Esse, contudo, foi apenas mais um aspecto em que o Executivo atuou nas negociações para evitar ampliação do controle sobre o Orçamento de 2012. Em outro trecho da LDO, ele volta a limitar a atuação do Congresso, ao se permitir realizar qualquer alteração da fonte de recursos ou do grupo de despesa de uma programação orçamentária mediante a publicação de uma portaria ministerial, contanto que não haja mudança no valor global previsto. Assim, poderá editar portarias para deslocar recursos dentro do Orçamento, sem precisar da aprovação, pelos deputados e senadores, de projetos de lei de crédito adicional.

Até mesmo a possibilidade de executar a lei orçamentária sem sua aprovação no Congresso é vislumbrada pelo Palácio do Planalto. Segundo a legislação, se a lei não for sancionada pela presidente até 31 de dezembro, é permitido ao Executivo efetuar gastos para pagamento de pessoal e do custeio da máquina pública. De uns anos para cá, porém, o governo começou a querer incluir nesse rol os investimentos. Neste ano, por exemplo, o governo quer poder gastar, se não aprovado o orçamento, com investimentos e inversões financeiras em obras do PAC, financiamentos a estudantes, a obras em andamento do orçamento decorrentes de investimento das estatais, e com o aumento da participação da União no capital de empresas para execução de obras em andamento. o governo também é contrário a indicar as programações orçamentárias das obras relacionadas a Copa do Mundo de 2014 e da Olimpíada de 2016, algo que facilitaria o acompanhamento dos recursos.

O relator defende a transparência do Orçamento, mas dentro de um processo de negociação sob pena de a presidente vetar alguns artigos quando for sancionar o projeto. "Quanto mais transparência melhor. Quanto mais a coisa estiver sem a ditadura de um grupo pequeno, melhor. O orçamento hoje não sofre nem nunca sofreu controle.

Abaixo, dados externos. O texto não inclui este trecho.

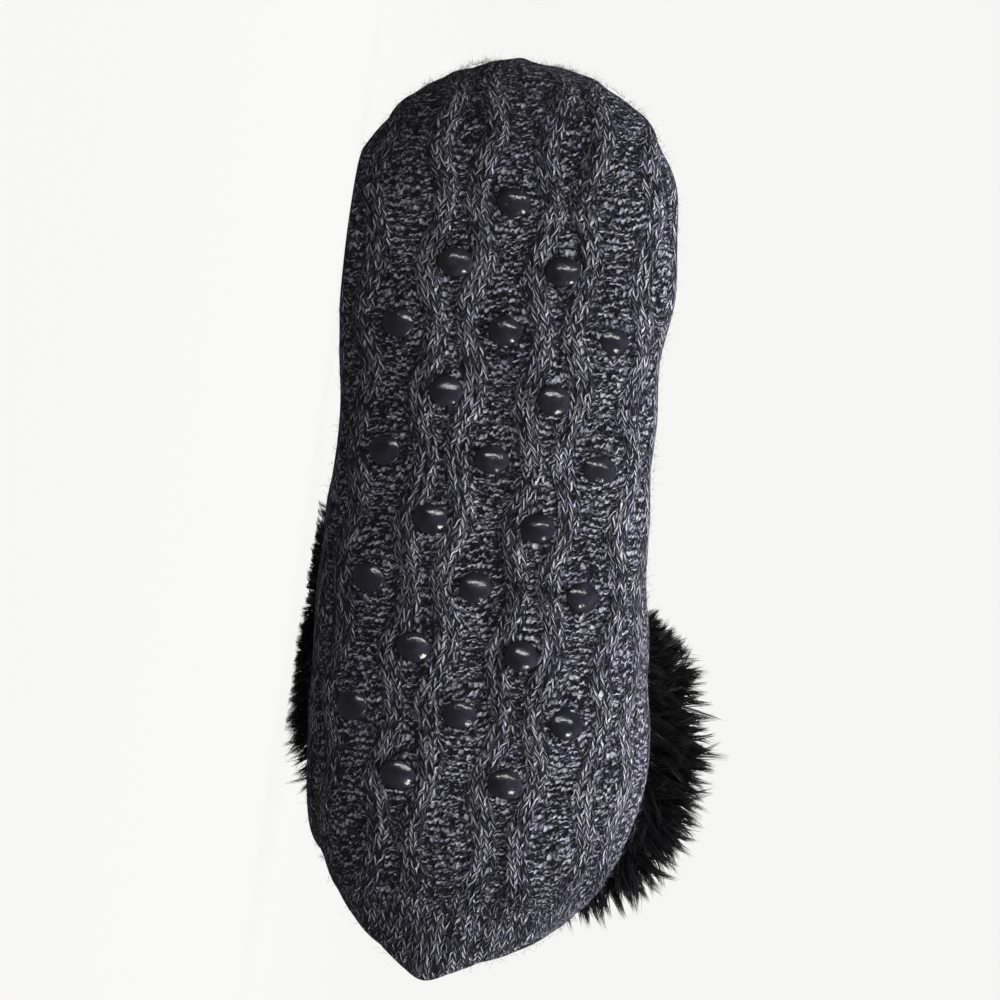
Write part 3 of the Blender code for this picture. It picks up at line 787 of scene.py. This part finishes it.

Ele disse também que, para que as negociações tenham resultado, as duas partes têm de ceder, mas que tem visto a oposição forçar muitas emendas, focar em temas menores e não priorizar o que considera mais fundamental para deputados e senadores: garantir que as emendas parlamentares não sejam contigenciadas e que haja limites para o crescimento dos restos a pagar.